Regisseur und Dramaturg haben die komplexe Romanhandlung geschickt vereinfacht und das Personal auf vier Figuren reduziert. Da ist Lila, da sind ihre drei Männer, und da ist die Klaviatur von Liebe, Verrat, Eifersucht und Selbstzweifel, auf der Max Frisch so meisterhaft, so verzweifelt echt zu spielen gewusst hatte. Siggi Schwientek (Svoboda), Michael Neuenschwander (Enderlin) und Lukas Holzhausen (Gantenbein) ziehen ebenfalls alle Register: als betrogener und mit seinem Schicksal hadernder Ex-Mann ebenso wie als machohaft sich gebärdender und doch an sich zweifelnder Geliebter oder als scheinbar gelassener und selbstbewusster Gatte, der vorgibt blind zu sein, um der Realität nicht ins Auge blicken zu müssen. Alle drei sind sie unverwechselbare Charaktere und doch im Grunde stets nur der eine: Max Frisch mit seiner Sehnsucht nach Liebe, seiner Angst vor Bindung, seiner Eifersucht und seinem Horror vor dem Altwerden. Lächerlich, rührend und abstossend zugleich vollführen sie ihren Tanz um die eine, die Frau, das Weib, nicht Lulu, sondern Lila, der Miriam Maertens als schauspielernde Schauspielerin schmeichelnd und schmollend, lockend und sich verweigernd Gestalt verleiht.
So weit der Abend im Schauspielhaus. Man könnte sich damit zufrieden geben, wenn da nicht der Roman wäre, der formal wie inhaltlich weit über die hier ausgebreiteten Beziehungskalamitäten hinausgeht. Denn eine ganz entscheidende Ebene lässt Pařízeks Bühnenfassung völlig ausser acht: das Spiel mit den wechselnden Identitäten und damit die Frisch mehr als alles andere bedrängende Frage: Wer bin ich? Bin ich das, was ich vorgebe zu sein oder das, was andere in mir sehen? Ist meine Identität ein Konstrukt, eine Zuschreibung von aussen oder doch ein unantastbarer Kern, dessen ich für alle Zeiten gewiss sein kann?
Diese Fragen waren es, die den auch formal so ungeheuer modern anmutenden Roman „Mein Name sei Gantenbein“ seinerzeit zu einer literarischen Sensation gemacht hatten. Sie haben bis heute nichts von ihrer Aktualität verloren.
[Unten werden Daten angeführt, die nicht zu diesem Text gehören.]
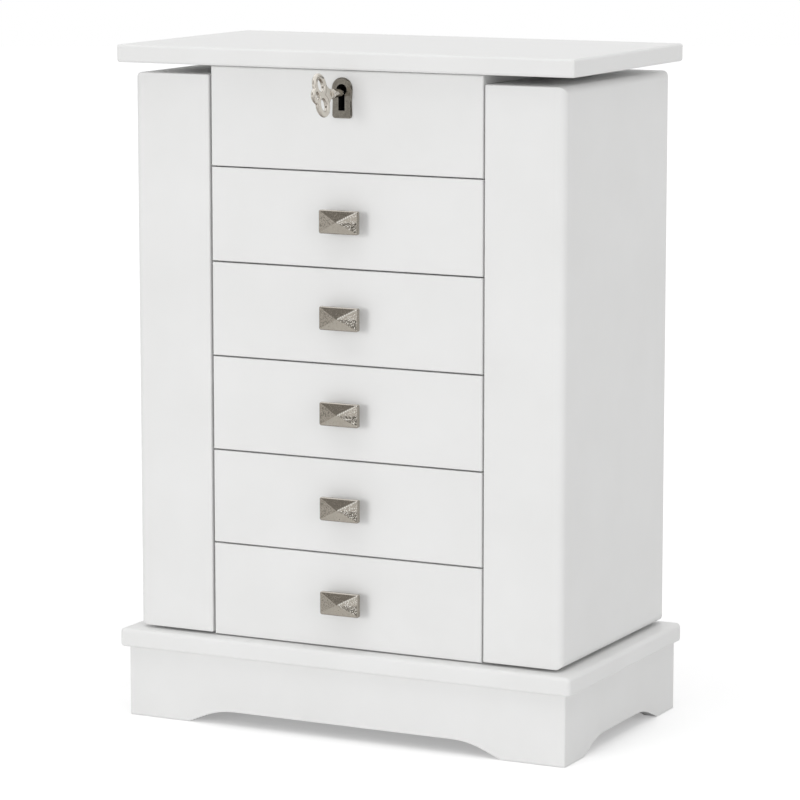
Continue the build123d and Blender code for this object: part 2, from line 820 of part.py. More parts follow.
# Two sides, a rear wall and a bottom let in between them, all behind the front board.
def drawer_box_boards(low):
    x = drawer_box_half_width
    t = drawer_side
    y0 = front_face + drawer_board
    y1 = drawer_box_back
    z0 = low + drawer_box_lift
    z1 = z0 + drawer_box_height
    side = block(x - t, x, y0, y1, z0, z1)
    side = fillet(side.edges().group_by(Axis.Z)[-1].filter_by(Axis.Y), drawer_edge_radius)
    rear = block(-x + t, x - t, y1 - t, y1, z0, z1)
    rear = fillet(rear.edges().group_by(Axis.Z)[-1].filter_by(Axis.X), drawer_edge_radius)
    floor_low = z0 + drawer_bottom_lift
    floor = block(-x + t, x - t, y0, y1 - t, floor_low, floor_low + drawer_bottom)
    return side, mirrored(side), rear, floor


def make_drawers():
    for k in range(drawer_count):
        name = "drawer_" + str(k + 1)
        low = base_top + drawer_gap + drawer_pitch * (drawer_count - 1 - k)
        add(name + "_front", drawer_front_board(low))
        add(name + "_box", *drawer_box_boards(low))
        add(name + "_knob", *knob_shapes(low + drawer_height / 2))


def make_screws(carcass_places, lid_places):
    inwards = (0, -1, 0)
    for place in carcass_places + case_screw_places():
        add("carcass_screws", screw_with_slot(place, inwards))
    for place in catch_screw_places():
        add("carcass_screws", screw_with_slot(place, (math.copysign(1, -place[0]), 0, 0)))
    for place in lid_places:
        add("lid_screws", screw_with_slot(place, inwards))
    for place in strike_screw_places():
        add("lid_screws", screw_with_slot(place, (0, 0, 1)))


def write_steps():
    os.makedirs("parts", exist_ok=True)
    shift = Pos(0, -origin_y, 0)
    for node, solids in nodes.items():
        moved = [shift * solid for solid in solids]
        shape = moved[0] if len(moved) == 1 else Compound(moved)
        export_step(shape, "parts/" + node + ".step")
    print(len(nodes), "nodes, moved back by", origin_y)


make_skirt()
make_base_board()
carcass_hinge_places, lid_hinge_places, door_hinge_places = make_all_hinges()
make_carcass(carcass_hinge_places, catch_screw_places())
make_runners()
make_tray()
make_bumpers()
make_escutcheon()
make_lock_case()
make_bolt()
make_strike()
make_key()
make_lid(lid_hinge_places)
make_doors(door_hinge_places)
make_drawers()
make_screws(carcass_hinge_places, lid_hinge_places)
write_steps()
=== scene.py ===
import bmesh
import bpy
import math
from mathutils import Matrix, Vector, noise


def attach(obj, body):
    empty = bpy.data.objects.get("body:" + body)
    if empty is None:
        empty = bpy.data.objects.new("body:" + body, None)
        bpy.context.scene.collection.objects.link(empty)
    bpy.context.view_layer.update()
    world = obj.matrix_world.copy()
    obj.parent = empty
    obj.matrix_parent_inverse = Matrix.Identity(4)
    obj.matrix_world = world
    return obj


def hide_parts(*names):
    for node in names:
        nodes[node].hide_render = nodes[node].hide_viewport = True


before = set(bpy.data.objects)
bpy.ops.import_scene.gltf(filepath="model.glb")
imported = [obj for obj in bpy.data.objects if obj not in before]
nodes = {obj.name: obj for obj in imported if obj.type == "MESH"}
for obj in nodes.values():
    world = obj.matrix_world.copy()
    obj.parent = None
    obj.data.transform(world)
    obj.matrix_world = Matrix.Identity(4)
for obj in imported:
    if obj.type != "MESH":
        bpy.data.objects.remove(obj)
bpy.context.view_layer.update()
print("frame loaded:", len(nodes), "nodes")

mm = 0.001
originY = 76.7  # depths below are measured from the base board's front edge, as in the source
noise.seed_set(7)


def place(x, y, z):
    return Vector((x, y - originY, z)) * mm


# camera and studio

camera = {"lens": 168.05, "yaw": 26.63, "pitch": 9.052, "at": (1089.62, -2083.837, 598.083)}


def makeCamera():
    data = bpy.data.cameras.new("mainCamera")
    data.lens = camera["lens"]
    data.sensor_width = 36
    data.clip_start = 0.05
    data.clip_end = 60
    cam = bpy.data.objects.new("mainCamera", data)
    bpy.context.scene.collection.objects.link(cam)
    cam.location = place(*camera["at"])
    cam.rotation_euler = (math.radians(90 - camera["pitch"]), 0, math.radians(camera["yaw"]))
    bpy.context.scene.camera = cam


studio = {
    "ambient": 0.5,           # world level for everything but the camera, metal and glass
    "lamps": {                # strength, where from, and how wide in degrees
        "keyLamp": (0.82, (-0.32, -1.0, 0.16), 22),
        "fillLamp": (0.50, (0.8, -0.3, 0.14), 40),
        "topLamp": (1.02, (0.0, -0.12, 1.0), 60),
    },
    "floorColor": (0.86, 0.86, 0.86, 1),
    "floorLift": 0.32,        # seen by the camera only
    "floorRadius": 7.0,
    "cards": {                # grey cards that only metal and glass reflect: middle, size, aim and grey
        "highCard": ((-1.54, -2.36, 1.9), (2.0, 2.0), (-1.54, -2.36, 1.9), 0.40),
        "sideCard": ((2.6, -1.3, 0.9), (0.8, 1.6), (2.6, -1.3, 0.75), 0.03),
        "leftCard": ((-2.6, 1.1, 0.8), (2.2, 1.8), (-2.6, 1.1, 0.2), 0.05),
        "floorMat": ((-1.1, -0.81, 0.002), (0.8, 1.9), (0.0, 0.0, -1.0), 0.62),
    },
}


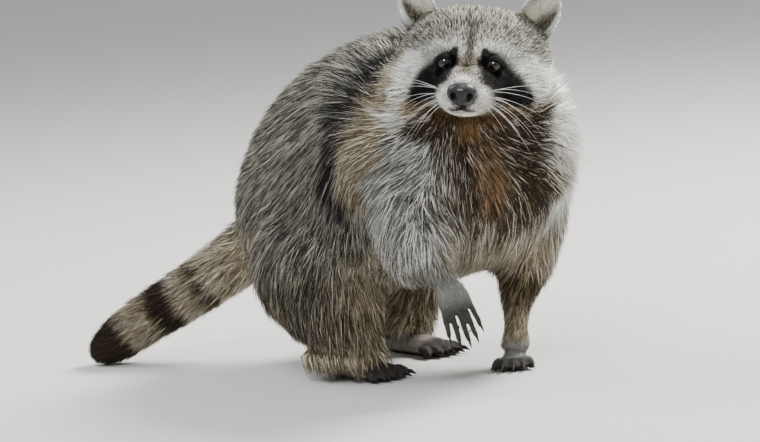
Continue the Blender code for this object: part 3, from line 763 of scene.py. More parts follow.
def paint_head(pelts, local):
    forward, aside, up = local[:, 0], np.abs(local[:, 1]), local[:, 2]
    face = np.stack([aside, up], 1)
    pelts = painted(pelts, "crown", ramp(up, -0.010, 0.015))
    for pelt, rows, soft, reach, strength in FACE_MARKS:
        pelts = painted(pelts, pelt, stroke(face, rows, soft) * ramp(forward, *reach) * strength)
    pelts = painted(pelts, "streak", stroke(face, STREAK, 0.6) * (0.85 - 0.5 * ramp(up, 0.022, 0.036)))
    muzzle = stroke(face, MUZZLE, 0.25) * ramp(forward, 0.004, 0.014)
    pelts = painted(pelts, "white", np.maximum(muzzle, stroke(face, CHIN) * ramp(forward, 0.010, 0.020)))
    return painted(pelts, "mouth", stroke(face, MOUTH, 0.6) * ramp(forward, 0.024, 0.034))


def paint_ears(pelts, places, normals, owners):
    for word, side in SIDES.items():
        mine = owners == f"ear_{word}"
        local = in_head(places[mine]) - ear_middle(word)
        lean = EAR_LEAN * side
        across = local[:, 1] * math.cos(lean) - local[:, 2] * math.sin(lean)
        along = local[:, 1] * math.sin(lean) + local[:, 2] * math.cos(lean)
        rim = ramp(np.hypot(across / EAR_SIZE[0], along / EAR_SIZE[1]), 0.72, 0.90)
        # Painted shade: where the inside of the ear's cup is darkened, towards its lower outer side
        cup_shade_mask = ramp(across * side - 0.6 * along, -0.002, 0.009)
        ahead = (normals[mine] @ HEAD_TURN)[:, 0]
        rows = painted(pelts[mine], "ear_back", np.ones(len(local)))
        rows = painted(rows, "ear_inside", ramp(ahead, -0.1, 0.2))
        rows = painted(rows, "ear_cup_painted_shade", ramp(ahead, 0.1, 0.5) * cup_shade_mask)
        pelts[mine] = painted(rows, "white", rim * ramp(along, -0.020, -0.002))
    return pelts


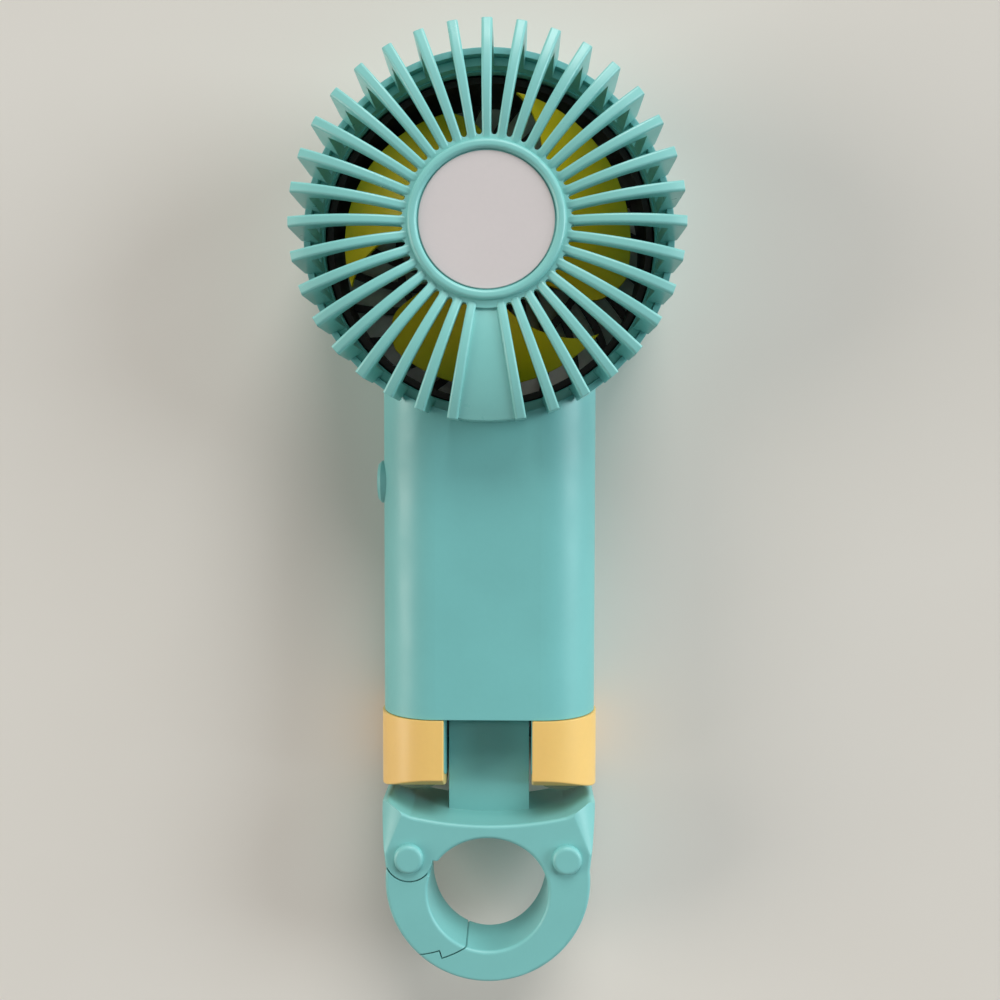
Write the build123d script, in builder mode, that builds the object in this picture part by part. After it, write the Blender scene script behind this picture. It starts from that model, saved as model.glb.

Doch mit Kleidertausch allein ist ihnen auf der Bühne nicht beizukommen. Der Satz „Ich probiere Geschichten an wie Kleider“ hat Frischs Roman berühmt gemacht oder umgekehrt der Roman den Satz. Aber er meint eben mehr als Kostümierung, und so genügt es leider nicht, Männer in Frauenkleider zu stecken oder sie, wie ihren Erfinder, Brillen tragen und an Pfeifen nuckeln zu lassen, um das zutiefst Beunruhigende dieses Spiels mit Fiktion und Realität zum Ausdruck zu bringen. Das leistet in diesem Fall der ausgezeichnete Essay des Kulturwissenschaftlers Wolfgang Müller-Funk im Programmheft. Die Bühne in ihrer faktischen Begrenztheit schafft es nicht.
Weitere Vorstellungen: 21., 24., 25., 29., 30. und 31. Januar, jeweils 20 Uhr auf der Pfauenbühne.